OK-VQA is a new dataset for visual question answering that requires methods which can draw upon outside knowledge to answer questions.
The questions are stored using the JSON file format.
The questions format has the following data structure:
{
"info" : info,
"task_type" : str,
"data_type": str,
"data_subtype": str,
"questions" : [question],
"license" : license
}
info {
"year" : int,
"version" : str,
"description" : str,
"contributor" : str,
"url" : str,
"date_created" : datetime
}
license{
"name" : str,
"url" : str
}
question{
"question_id" : int,
"image_id" : int,
"question" : str
}
The annotations are stored using the JSON file format.

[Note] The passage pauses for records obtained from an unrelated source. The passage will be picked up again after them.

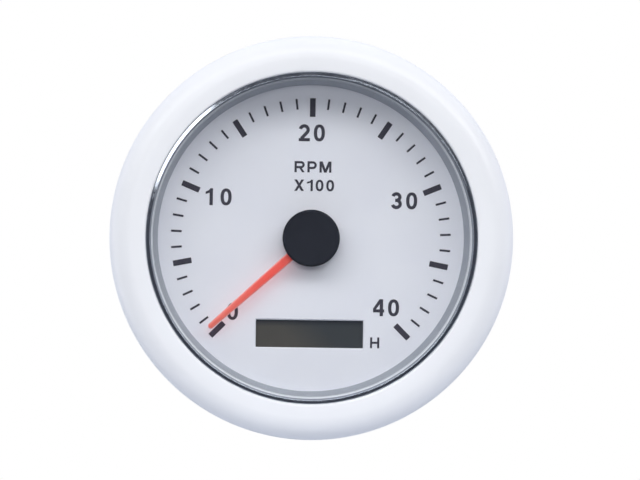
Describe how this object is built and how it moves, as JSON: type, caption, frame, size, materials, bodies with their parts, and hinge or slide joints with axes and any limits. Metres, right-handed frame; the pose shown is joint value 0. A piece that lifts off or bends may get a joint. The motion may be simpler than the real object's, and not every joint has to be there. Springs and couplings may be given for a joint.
{
  "type": "panel tachometer",
  "caption": "Round panel tachometer with a domed white bezel, flat glass, printed dial, red pointer and hour-meter window, held by a rear clamp bracket.",
  "frame": {"origin": "on the dial's axis, in the plane of the panel's front, where the gasket's rear face seats", "axes": "the dial faces -Y, its 20 mark is towards +Z and +X is to the reader's right; +Y points behind the panel"},
  "size_m": [0.096, 0.0732, 0.096],
  "materials": {
    "white_plastic": "satin",
    "polished_trim": "polished",
    "clear_glass": "polished",
    "seal_grey": "matte",
    "black_rubber": "matte",
    "grey_plastic": "satin",
    "dial_white": "matte",
    "dial_ink": "matte",
    "pointer_red": "satin",
    "ivory_plastic": "satin",
    "cap_black": "matte",
    "bright_steel": "satin",
    "gear_plastic": "satin",
    "ferrite": "matte",
    "motor_plastic": "matte",
    "laminations": "matte",
    "copper_wire": "gloss",
    "tinned_brass": "satin",
    "clear_acrylic": "gloss",
    "box_white": "matte",
    "display_glass": "polished",
    "frame_grey": "matte",
    "board_green": "satin",
    "lamp_cream": "satin",
    "chip_black": "matte",
    "capacitor_can": "satin",
    "switch_black": "matte",
    "switch_cream": "satin",
    "case_black": "matte",
    "button_grey": "satin",
    "vent_grey": "matte",
    "thread_brass": "satin"
  },
  "bodies": {
    "housing": {"bezel": "white_plastic", "trim_ring": "polished_trim", "lens": "clear_glass", "lens_seal": "seal_grey", "panel_gasket": "black_rubber", "lcd_connectors": "black_rubber", "spacer_ring": "grey_plastic", "dial": "dial_white", "dial_ticks": "dial_ink", "dial_numerals": "dial_ink", "dial_lettering": "dial_ink", "coil_bobbins": "ivory_plastic", "board_screws": "bright_steel", "crystal": "bright_steel", "motor_front_shell": "motor_plastic", "motor_rear_shell": "motor_plastic", "stator_core": "laminations", "coil_windings": "copper_wire", "motor_pins": "tinned_brass", "blade_terminals": "tinned_brass", "light_guide": "clear_acrylic", "light_box": "box_white", "lcd_glass": "display_glass", "lcd_frame": "frame_grey", "circuit_board": "board_green", "backlight_leds": "lamp_cream", "microcontroller": "chip_black", "voltage_regulator": "chip_black", "capacitors": "capacitor_can", "switch_body": "switch_black", "rear_case": "case_black", "terminal_block": "case_black", "vent_plug": "vent_grey", "mounting_studs": "thread_brass"},
    "pointer": {"pointer": "pointer_red", "pointer_bush": "ivory_plastic", "hub_cap": "cap_black", "output_shaft": "bright_steel", "output_gear": "gear_plastic"},
    "intermediate": {"intermediate_gear": "gear_plastic", "intermediate_pinion": "gear_plastic"},
    "rotor": {"rotor_pinion": "gear_plastic", "rotor_magnet": "ferrite"},
    "button": {"calibration_button": "button_grey", "switch_plunger": "switch_cream"},
    "bracket": {"clamp_bracket": "bright_steel", "clamp_washers": "bright_steel"},
    "nut_left": {"clamp_nut_left": "thread_brass"},
    "nut_right": {"clamp_nut_right": "thread_brass"}
  },
  "joints": [
    {"name": "rotor_turn", "type": "hinge", "parent": "housing", "child": "rotor", "pos_m": [0, 0.0165, -0.015], "axis": [0, 1, 0], "range_deg": [-540, 48060]},
    {"name": "intermediate_turn", "type": "hinge", "parent": "housing", "child": "intermediate", "pos_m": [-0.00542, 0.0155, -0.00869], "axis": [0, 1, 0], "range_deg": [-4005, 45]},
    {"name": "pointer_sweep", "type": "hinge", "parent": "housing", "child": "pointer", "pos_m": [0, 0.01, 0], "axis": [0, 1, 0], "range_deg": [-3, 267]},
    {"name": "calibration_press", "type": "slide", "parent": "housing", "child": "button", "axis": [0, -1, 0], "range_m": [0, 0.0006], "stiffness_N_per_m": 2600, "springref_m": -0.0004},
    {"name": "clamp_slide", "type": "slide", "parent": "housing", "child": "bracket", "axis": [0, 1, 0], "range_m": [-0.005, 0.005]},
    {"name": "nut_left_turn", "type": "hinge", "parent": "bracket", "child": "nut_left", "pos_m": [-0.024, 0.0558, 0], "axis": [0, 1, 0], "range_deg": [-2571, 2571]},
    {"name": "nut_right_turn", "type": "hinge", "parent": "bracket", "child": "nut_right", "pos_m": [0.024, 0.0558, 0], "axis": [0, 1, 0], "range_deg": [-2571, 2571]}
  ],
  "couplings": [
    {"joint": "intermediate_turn", "follows": "rotor_turn", "ratio": -0.083333},
    {"joint": "pointer_sweep", "follows": "rotor_turn", "ratio": 0.0055556},
    {"joint": "nut_left_turn", "follows": "clamp_slide", "rad_per_m": 8976},
    {"joint": "nut_right_turn", "follows": "clamp_slide", "rad_per_m": 8976}
  ]
}
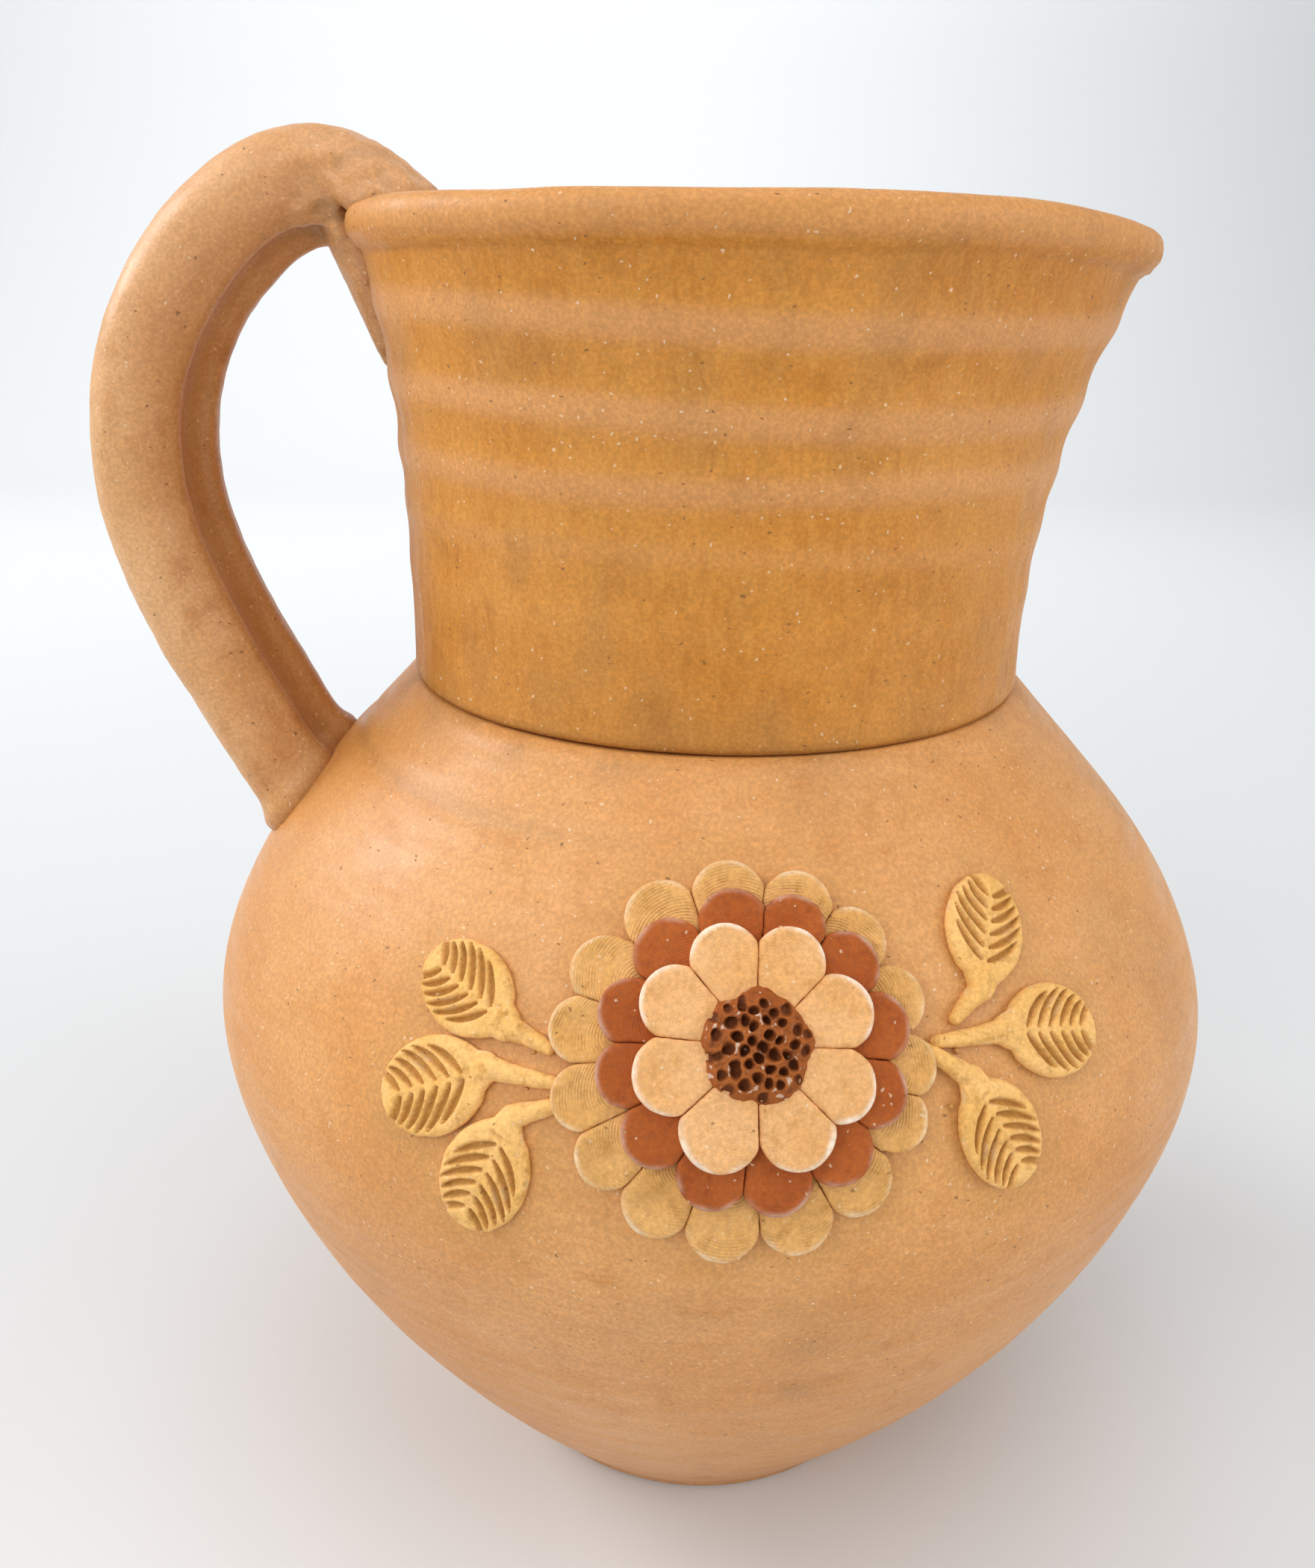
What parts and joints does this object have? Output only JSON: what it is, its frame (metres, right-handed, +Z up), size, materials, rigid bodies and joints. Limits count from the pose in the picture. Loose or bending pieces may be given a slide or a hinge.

The annotations format has the following data structure:
{
"info" : info,
"data_type": str,
"data_subtype": str,
"annotations" : [annotation],
"license" : license
}
info {
"year" : int,
"version" : str,
"description" : str,
"contributor" : str,
"url" : str,
"date_created" : datetime
}
license{
"name" : str,
"url" : str
}
annotation{
"question_id" : int,
"image_id" : int,
"question_type" : str,
"answer_type" : str,
"answers" : [answer],
"multiple_choice_answer" : str
}
answer{
"answer_id" : int,
"answer" : str,
"answer_confidence": str
}
data_type: source of the images (mscoco or abstract_v002).
data_subtype: type of data subtype (e.g. train2014/val2014/test2015 for mscoco, train2015/val2015 for abstract_v002).
question_type: type of the question determined by the first few words of the question. For details, please see README.
answer_type: type of the answer. Currently, "yes/no", "number", and "other".
multiple_choice_answer: most frequent ground-truth answer.
answer_confidence:
subject's confidence in answering the question. For details, please see Antol et al., ICCV 2015.